Elle portait, sur une robe de soie mauve, à tablier et à tunique, garnie de larges volants plissés, un petit paletot de drap blanc, aux revers de velours mauve, qui lui donnait un grand air de crânerie. Ses étranges cheveux fauve pâle, dont la couleur rappelait celle du beurre fin, étaient à peine cachés par un mince chapeau orné d’une touffe de roses du Bengale. Elle continuait à cligner les yeux, avec sa mine de garçon impertinent, son front pur traversé d’une grande ride, sa bouche, dont la lèvre supérieure avançait, ainsi que celle des enfants boudeurs.
[…]
Quand Renée entra, il y eut un murmure d’admiration. Elle était vraiment divine. Sur une première jupe de tulle, garnie, derrière, d’un flot de volants, elle portait une tunique de satin vert tendre, bordée d’une haute dentelle d’Angleterre, relevée et attachée par de grosses touffes de violettes ; un seul volant garnissait le devant de la jupe, où des bouquets de violettes, reliés par des guirlandes de lierre, fixaient une légère draperie de mousseline. Les grâces de la tête et du corsage étaient adorables, au-dessus de ces jupes d’une ampleur royale et d’une richesse un peu chargée.
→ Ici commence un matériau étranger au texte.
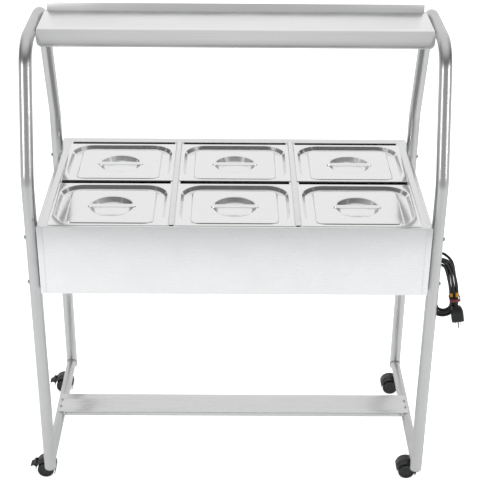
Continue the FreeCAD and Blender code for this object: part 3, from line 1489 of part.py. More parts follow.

Décolletée jusqu’à la pointe des seins, les bras découverts avec des touffes de violettes sur les épaules, la jeune femme semblait sortir toute nue de sa gaîne de tulle et de satin, pareille à une de ces nymphes dont le buste se dégage des chênes sacrés ; et sa gorge blanche, son corps souple, était déjà si heureux de sa demi-liberté, que le regard s’attendait toujours à voir peu à peu le corsage et les jupes glisser, comme le vêtement d’une baigneuse, folle de sa chair. Sa coiffure haute, ses fins cheveux jaunes retroussés en forme de casque, et dans lesquels courait une branche de lierre, retenue par un nœud de violettes, augmentaient encore sa nudité, en découvrant sa nuque que des poils follets, semblables à des fils d’or, ombraient légèrement. Elle avait, au cou, une rivière à pendeloques, d’une eau admirable, et, sur le front, une aigrette faite de brins d’argent, constellés de diamants. Et elle resta ainsi quelques secondes sur le seuil, debout dans sa toilette magnifique, les épaules moirées par les clartés chaudes.